Vol. 23, No 51 Week of December 23, 2018

Concerns about Railbelt grid progress

Need for more widespread engagement and statutory clarity have slowed moves towards unification of regional electrical system

Alan Bailey

Petroleum News

During a Dec. 12 meeting of the Regulatory Commission of Alaska commissioners expressed concern about a slowing of progress towards achieving a more unified approach to the management and operation of the Alaska Railbelt electricity grid. The utilities have signed a memorandum of understanding for the formation of a Railbelt Reliability Council, to govern how the Railbelt grid operates and to oversee reliability standards for the grid. But further progress in RRC implementation has yet to happen. And efforts to form a transmission company, or transco, to operate the transmission grid have also yet to bear fruit.

The overall objective is to minimize the cost of electricity for Railbelt consumers by improving the efficiency of the electrical system.

“That process right now is a bit stalled,” Commissioner Antony Scott commented about the RRC initiative. “The MOU contemplated actions by other parties who were part of the process of negotiating it … some of these parties, including the commission, haven’t lapped at the chance of playing in the role that was defined for them.”

Statutory issues

Scott also commented that the signing of the MOU for the RRC had been in many ways a remarkable achievement that he would not have predicted three or four years ago. He said that one issue the commission is trying to figure out is the extent to which there may need to be any statutory changes for the RRC to come into existence as envisaged - the concept involves commission jurisdiction to regulate the new organization. But that jurisdiction would be awkward under the terms of the statute that governs the commission’s regulatory role, Scott said.

In particular, while the RRC would oversee several Railbelt utilities in terms of issues such as transmission grid planning, the statutory wording tends to be geared towards relationships between the commission and individual utilities. And there are issues relating to enforcement actions for an organization like an RRC.

RRC funding

Another issue relates to the mechanism whereby the RRC would be funded. The concept that has emerged would involve the recovery of RRC costs through ratepayer bills, rather like the regulatory cost charge for recovering the commission’s costs.
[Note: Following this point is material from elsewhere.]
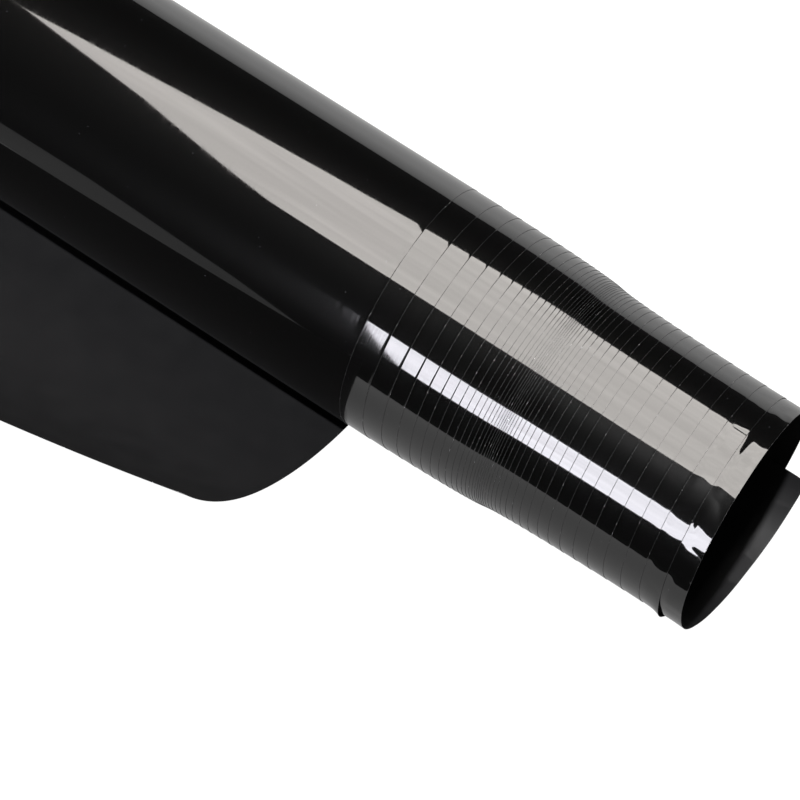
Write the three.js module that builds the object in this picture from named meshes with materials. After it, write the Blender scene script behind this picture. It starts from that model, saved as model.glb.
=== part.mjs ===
// A coreless roll of black self-adhesive sign film whose wraps have slipped sideways
// into a long stepped cone, with the free end of the film curling up beside it.
//
// The film is one long strip. It is built here turn by turn, because its turns are what
// slide on each other: film_wrap_01 is the outermost turn and film_wrap_39 the innermost.
// The free end is built in three stretches, divided where it bends when it is lifted.
//
// Frame: millimetres, +Z up. The roll lies along X on the plane z = 0, its axis is above
// y = 0, and x = 0 is the middle of the outermost turn. The inner turns have slipped
// towards +X, and the free end comes out from under the roll towards -Y.

import * as THREE from 'three';

// ---- Driving dimensions --------------------------------------------------------------

const BORE_RADIUS = 38.1;         // the film was wound on a 3 inch mandrel, since drawn out
const FILM_THICKNESS = 0.085;     // face film and adhesive
const WRAP_CLEARANCE = 0.015;     // air between one turn and the next
const FILM_WIDTH = 305;           // a 12 inch strip
const WRAP_COUNT = 39;

const SLIP_OUTER = 56.2;          // how far the outer turns have slipped, fading inwards
const SLIP_OUTER_TURNS = 4;       // the number of turns over which that fades
const SLIP_BASE = -2.006;         // what every turn takes off that slip
const SLIP_INNER = 0.0352;        // how fast the slip grows again towards the bore
const SLIP_INNER_START = 17;      // the turn where it starts to grow
const SLIP_INNER_POWER = 2.5;
const SLIP_START = 0.32;          // the first third of a turn hasn't slipped

const TAIL_LENGTH = 128;          // free film beyond the line where it leaves the roll
const TAIL_CURL_RADIUS = 102.5;   // radius it keeps from being rolled, at its right edge
const TAIL_CURL_SPREAD = 105;     // how much larger that radius is at the left edge
const TAIL_LEAN = 0.14;           // how far it leans to the left as it rises
const TAIL_FIRST_BEND = 30;       // distance along the film to the first bend line
const TAIL_SECOND_BEND = 84;      // and to the second
const BEND_GAP = 0.2;             // gap between two stretches of the free end

const FACETS = 30;                // flats in one turn; the roll rests on the lowest one
const INNER_END_FACETS = 5;       // flats by which the strip's inner end runs on past the last turn
const TAIL_STEP = 12;             // length of one flat along the free end

const FILM_COLOUR = 0x0d0d0f;
const FILM_ROUGHNESS = 0.06;
const FILM_BACK_COLOUR = 0x1d1e20;
const FILM_BACK_ROUGHNESS = 0.45;

// ---- Sizes that follow from them -----------------------------------------------------

const WRAP_PITCH = FILM_THICKNESS + WRAP_CLEARANCE;
const OUTER_RADIUS = BORE_RADIUS + WRAP_COUNT * WRAP_PITCH;
const FACET_ANGLE = (2 * Math.PI) / FACETS;
const START_ANGLE = -Math.PI / 2 - FACET_ANGLE / 2;
const AXIS_HEIGHT = OUTER_RADIUS * Math.cos(FACET_ANGLE / 2);
const LEAVING_Y = -OUTER_RADIUS * Math.sin(FACET_ANGLE / 2);

// Sideways slip of the film's edge, after a number of turns counted from the outside.
function slip(turns) {
  const slipped = Math.max(turns, SLIP_START);
  const outer = SLIP_OUTER * Math.log(1 + slipped / SLIP_OUTER_TURNS);
  const inner = SLIP_INNER * Math.max(0, slipped - SLIP_INNER_START) ** SLIP_INNER_POWER;
  return outer + SLIP_BASE * slipped + inner;
}

// The film's two edges where it has made that many turns.
function edges(turns) {
  const middle = slip(turns) - slip(0.5);
  return { left: middle - FILM_WIDTH / 2, right: middle + FILM_WIDTH / 2 };
}

// ---- One stretch of film as a closed solid -------------------------------------------

// A station is one crosswise cut through the film: its left and right x, and the y, z of
// its outer and inner faces at each edge.
function stationCorners(station) {
  const { left, right, leftOuter, rightOuter, leftInner, rightInner } = station;
  return [
    [left, ...leftOuter],
    [right, ...rightOuter],
    [right, ...rightInner],
    [left, ...leftInner],
  ];
}

// Joins a row of stations into a closed four-sided ribbon.
function ribbonGeometry(stations) {
  const positions = stations.flatMap((station) => stationCorners(station).flat());
  const indices = [];
  const addQuad = (a, b, c, d) => indices.push(a, b, c, a, c, d);
  for (let i = 0; i < stations.length - 1; i += 1) {
    const here = 4 * i;
    const next = here + 4;
    for (let corner = 0; corner < 4; corner += 1) {
      const following = (corner + 1) % 4;
      const quad = [here + following, here + corner, next + corner, next + following];
      // The inner face is split on the same diagonal as the outer, so that the film stays
      // equally thick where it is twisted.
      addQuad(...(corner < 2 ? quad : [...quad.slice(1), quad[0]]));
    }
  }
  const last = 4 * (stations.length - 1);
  addQuad(0, 1, 2, 3);
  addQuad(last + 3, last + 2, last + 1, last);
  const geometry = new THREE.BufferGeometry();
  geometry.setAttribute('position', new THREE.Float32BufferAttribute(positions, 3));
  geometry.setIndex(indices);
  geometry.computeVertexNormals();
  return geometry;
}

// ---- The turns -----------------------------------------------------------------------

// A point at a radius and an angle about the roll's axis, as y and z.
function aroundAxis(radius, angle) {
  return [radius * Math.cos(angle), AXIS_HEIGHT + radius * Math.sin(angle)];
}

// One station of a turn. The radius stays the same over the lowest facet, where the roll
// is flat on what it rests on, and falls by one pitch over the rest of the turn.
function wrapStation(wrapIndex, facet) {
  const wholeTurns = Math.floor(facet / FACETS);
  const pastLowest = Math.max(0, facet - wholeTurns * FACETS - 1);
  const sunk = wrapIndex + wholeTurns + pastLowest / (FACETS - 1);
  const outerRadius = OUTER_RADIUS - sunk * WRAP_PITCH;
  const angle = START_ANGLE + facet * FACET_ANGLE;
  const outer = aroundAxis(outerRadius, angle);
  const inner = aroundAxis(outerRadius - FILM_THICKNESS, angle);
  return {
    ...edges(wrapIndex + facet / FACETS),
    leftOuter: outer,
    rightOuter: outer,
    leftInner: inner,
    rightInner: inner,
  };
}

// The innermost turn runs on a little past its own start, up to the strip's cut end.
function wrapGeometry(wrapIndex) {
  const isInnermost = wrapIndex === WRAP_COUNT - 1;
  const facets = FACETS + (isInnermost ? INNER_END_FACETS : 0);
  const stations = [];
  for (let facet = 0; facet <= facets; facet += 1) {
    stations.push(wrapStation(wrapIndex, facet));
  }
  return ribbonGeometry(stations);
}

// ---- The free end --------------------------------------------------------------------

// The outer face, which is underneath, and the inner face, above it, at a distance along
// the free end curled to one radius.
function curledFaces(distance, curlRadius) {
  const rise = distance / curlRadius;
  const y = LEAVING_Y - curlRadius * Math.sin(rise);
  const z = curlRadius * (1 - Math.cos(rise));
  const inner = [y + FILM_THICKNESS * Math.sin(rise), z + FILM_THICKNESS * Math.cos(rise)];
  return { outer: [y, z], inner };
}

// The film's edges run on from those of the outermost turn, and lean over as they rise.
function tailStation(distance) {
  const { left, right } = edges(0);
  const leftFaces = curledFaces(distance, TAIL_CURL_RADIUS + TAIL_CURL_SPREAD);
  const rightFaces = curledFaces(distance, TAIL_CURL_RADIUS);
  return {
    left: left - TAIL_LEAN * leftFaces.outer[1],
    right: right - TAIL_LEAN * rightFaces.outer[1],
    leftOuter: leftFaces.outer,
    rightOuter: rightFaces.outer,
    leftInner: leftFaces.inner,
    rightInner: rightFaces.inner,
  };
}

// A stretch of the free end between two distances, listed from its far side inwards, as
// the turns are.
function tailGeometry(from, to) {
  const steps = Math.max(2, Math.round((to - from) / TAIL_STEP));
  const stations = [];
  for (let step = steps; step >= 0; step -= 1) {
    stations.push(tailStation(from + ((to - from) * step) / steps));
  }
  return ribbonGeometry(stations);
}

// ---- The whole roll ------------------------------------------------------------------

function filmMesh(name, geometry, color, roughness) {
  const material = new THREE.MeshStandardMaterial({ color, roughness, metalness: 0 });
  const mesh = new THREE.Mesh(geometry, material);
  mesh.name = name;
  return mesh;
}

function buildWraps() {
  const wraps = new THREE.Group();
  for (let index = 0; index < WRAP_COUNT; index += 1) {
    const name = `film_wrap_${String(index + 1).padStart(2, '0')}`;
    wraps.add(filmMesh(name, wrapGeometry(index), FILM_COLOUR, FILM_ROUGHNESS));
  }
  return wraps;
}

function buildTail() {
  const stretches = [
    ['tail_root', BEND_GAP, TAIL_FIRST_BEND - BEND_GAP / 2],
    ['tail_middle', TAIL_FIRST_BEND + BEND_GAP / 2, TAIL_SECOND_BEND - BEND_GAP / 2],
    ['tail_end', TAIL_SECOND_BEND + BEND_GAP / 2, TAIL_LENGTH],
  ];
  const tail = new THREE.Group();
  for (const [name, from, to] of stretches) {
    tail.add(filmMesh(name, tailGeometry(from, to), FILM_BACK_COLOUR, FILM_BACK_ROUGHNESS));
  }
  return tail;
}

const group = new THREE.Group();
group.add(buildWraps(), buildTail());

export default group;
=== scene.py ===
"""Coreless roll of black self-adhesive sign film whose turns have slipped into a stepped cone.

One strip of film makes 39 turns. Each turn is a surface worked out from the same few
formulas as the frame: a spiral about the roll's axis whose edge slips along the axis as it
winds inwards. The free end comes out from under the roll and curls up beside it.

Frame: metres, +Z up, the roll along X on the plane z = 0 with its axis above y = 0. The
inner turns have slipped towards +X and the free end lies towards -Y.
"""

import logging
import math
from dataclasses import dataclass, field
from enum import Enum

import bpy
import numpy as np
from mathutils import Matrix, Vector


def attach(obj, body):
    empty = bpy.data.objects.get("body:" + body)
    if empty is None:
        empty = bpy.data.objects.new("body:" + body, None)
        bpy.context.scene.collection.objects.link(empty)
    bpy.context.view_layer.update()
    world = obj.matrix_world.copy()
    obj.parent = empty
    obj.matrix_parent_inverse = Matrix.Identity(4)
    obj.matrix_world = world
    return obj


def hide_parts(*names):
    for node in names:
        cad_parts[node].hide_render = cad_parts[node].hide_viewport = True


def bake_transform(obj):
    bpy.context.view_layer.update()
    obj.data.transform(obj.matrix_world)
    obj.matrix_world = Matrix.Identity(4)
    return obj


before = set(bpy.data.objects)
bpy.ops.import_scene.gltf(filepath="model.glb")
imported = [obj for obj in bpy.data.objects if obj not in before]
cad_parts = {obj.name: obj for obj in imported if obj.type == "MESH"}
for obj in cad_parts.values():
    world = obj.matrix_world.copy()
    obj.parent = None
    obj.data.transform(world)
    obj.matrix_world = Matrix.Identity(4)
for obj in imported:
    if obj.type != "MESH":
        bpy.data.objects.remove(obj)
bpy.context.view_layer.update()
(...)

“But right now I don’t see any good statutory mechanism by which that could happen,” Scott said. “I think at minimum there’s some parallel work around creating a statutory approach that will ultimately facilitate whatever comes out of that RRC process … some of us had hoped that by this time we would have issued a definitive order clarifying exactly what our path forward would be and how we would engage in a process, and we’re not there today.”

Scott said that he and Commissioner Robert Pickett had held meetings with most people who have an interest in the Railbelt grid issues.

Reliability standards

Pickett commented on progress towards establishing a unified and mandatory set of reliability standards for the electricity grid. In April the Railbelt utilities filed a unified set of standards with the commission, and the utilities are developing a set of cybersecurity standards to add to those existing standards. Pickett said that the commission has conducted meetings with the utilities on the reliability standards issue and still sees a number of questions that need to be addressed. These questions include the protection of critical infrastructure; physical security and cybersecurity; the enforcement of the standards; and the mechanism for updating or changing the standards.

Pickett said that, from the commission’s perspective, one challenge at the moment is the commission’s workload, given the number of dockets with tight timelines that the commission is having to deal with. The commission is also in the process of preparing a report to the Legislature on the status of moves towards grid unification. And the fact that a new Legislature and governor are coming into office may impact the speed at which initiatives can move ahead.

On the other hand, the utilities have made much more progress than Pickett had anticipated in 2015, when the commission had made recommendations for a more unified approach to operating the Railbelt electrical grid.

“I am cautiously optimistic,” Pickett said. “It’s at a point where we can’t let stuff just stop.”